М-да, что бы мы там ни делали в городе, свалка живет своей жизнью. Пронзительно кричат птицы, натужно гудят моторы мусорных машин, то и дело подъезжающих с очередной партией отходов, довольно урчит бульдозер, раскатывая новую кучу продуктов человеческой жизнедеятельности. В сторонке от основного действия сидят на ящиках четверо: пьют что-то из ободранных кружек, закусывая консервами. Рядом куча пустых бутылок. На земле разложен грязный, в подтеках полиэтилен, на нем хлеб: куски, целые булки, обломки батонов.

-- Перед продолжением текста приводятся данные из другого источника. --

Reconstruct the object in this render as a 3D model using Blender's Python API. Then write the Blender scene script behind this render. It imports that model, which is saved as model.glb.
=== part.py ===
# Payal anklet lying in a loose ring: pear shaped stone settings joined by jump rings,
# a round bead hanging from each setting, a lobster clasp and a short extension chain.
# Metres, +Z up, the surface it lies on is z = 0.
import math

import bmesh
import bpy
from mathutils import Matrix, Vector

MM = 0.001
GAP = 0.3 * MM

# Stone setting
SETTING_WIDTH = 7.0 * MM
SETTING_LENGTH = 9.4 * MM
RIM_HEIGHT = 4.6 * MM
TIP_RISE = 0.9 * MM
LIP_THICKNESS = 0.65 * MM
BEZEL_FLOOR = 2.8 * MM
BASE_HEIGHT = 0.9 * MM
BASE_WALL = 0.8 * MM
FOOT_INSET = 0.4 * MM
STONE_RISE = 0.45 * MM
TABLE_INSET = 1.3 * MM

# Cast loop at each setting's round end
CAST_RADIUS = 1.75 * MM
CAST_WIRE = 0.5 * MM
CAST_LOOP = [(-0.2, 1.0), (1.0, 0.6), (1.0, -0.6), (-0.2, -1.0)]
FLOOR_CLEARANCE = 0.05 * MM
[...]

Наше приближение встречают с любопытством: журналисты в этих краях редкость. Вопрос о бытии вызывает оживление. Самый бойкий из компании, ощерив беззубый рот, восклицает: «Да вы там у себя в городе по сравнению с нами — нищие!» У Валеры, так назвался собеседник, ярко выраженная азиатская внешность. Таджик по национальности, он начал свое путешествие по стране с Казахстана. Правда, не по своей воле. 18 лет провел на этапах и в лагерях. На Севере уже пятнадцать лет, отсюда сделал две ходки в места не столь отдаленные. На свалке обосновался года два назад. Стал своим. Но, несмотря на кажущуюся общительность и добродушие, живет отдельно от других бомжей и много пить остерегается — вспыльчив по натуре.

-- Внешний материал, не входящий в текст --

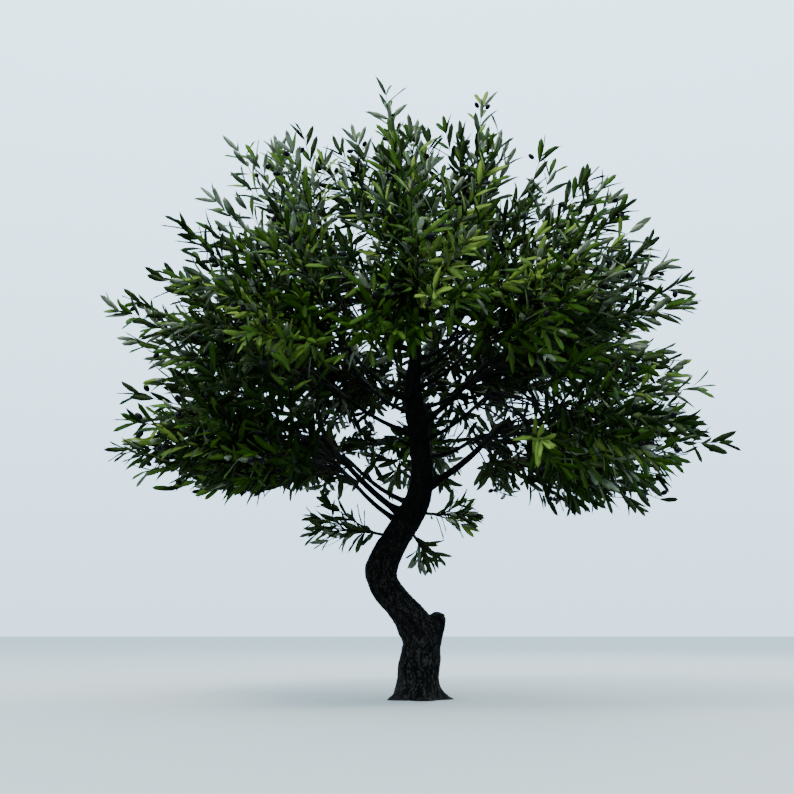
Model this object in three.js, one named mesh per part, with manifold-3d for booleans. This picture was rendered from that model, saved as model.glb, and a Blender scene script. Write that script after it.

Николай при нашем появлении потихоньку отодвинулся к кучке с бутылками и в разговоре участия не принял. Курил, опустив голову, изредка бросая в нашу сторону косые взгляды. Вид у парня изрядно потертый, но если чуть внимательнее присмотреться, видно, что от роду ему не больше 35. Работал на стройке, жилье и паспорт потерял при пожаре. Сначала восстановить документы было не на что, а теперь, по его словам, нет смысла. Связь с семьей и родителями давно потеряна. «Здесь я ничего никому не должен...».
Закончив знакомство с местными обычаями и обитателями, мы уже было направились в обратное путешествие, но тут наше внимание привлекла еще одна фигура. Мужчина стоял в отдалении, из-под надетого на голову капюшона куртки наблюдая за происходящим. По сравнению с остальными он выглядел как-то чище, ухоженнее. Саша (так звали мужчину) в прошлом был вышкомонтажником. Не вдаваясь в подробности, он сообщил: «посеял» трудовую, завел новую, но стаж восстановить не сумел, организация, в которой работал, бесследно растворилась в мутных водах перестройки. Теперь живет чем Бог подаст. То есть тем, что найдет здесь, на свалке, куда приезжает вместе с женой. Вот и сегодня, отправив маленькую дочь к бабушке, супруги решили немного подлатать семейный бюджет.
...Захлопнув дверцу машины, бросаю последний взгляд на эту обитель бездомных и, желая приободриться, стараюсь переключиться на что-нибудь хорошее. Получается неважно. И дело даже не в грязи и неприятном запахе (хотя, по совести сказать, избавляя от него одежду, мне пришлось потом немало потрудиться). И не в том, что объевшиеся обеспеченностью, мы выбрасываем добротные вещи, когда рядом живут полунищие семьи. Просто как в ледяную купель окунулась в чужую, не похожую на мою собственную, жизнь, остаться в которой до дрожи в коленях страшно.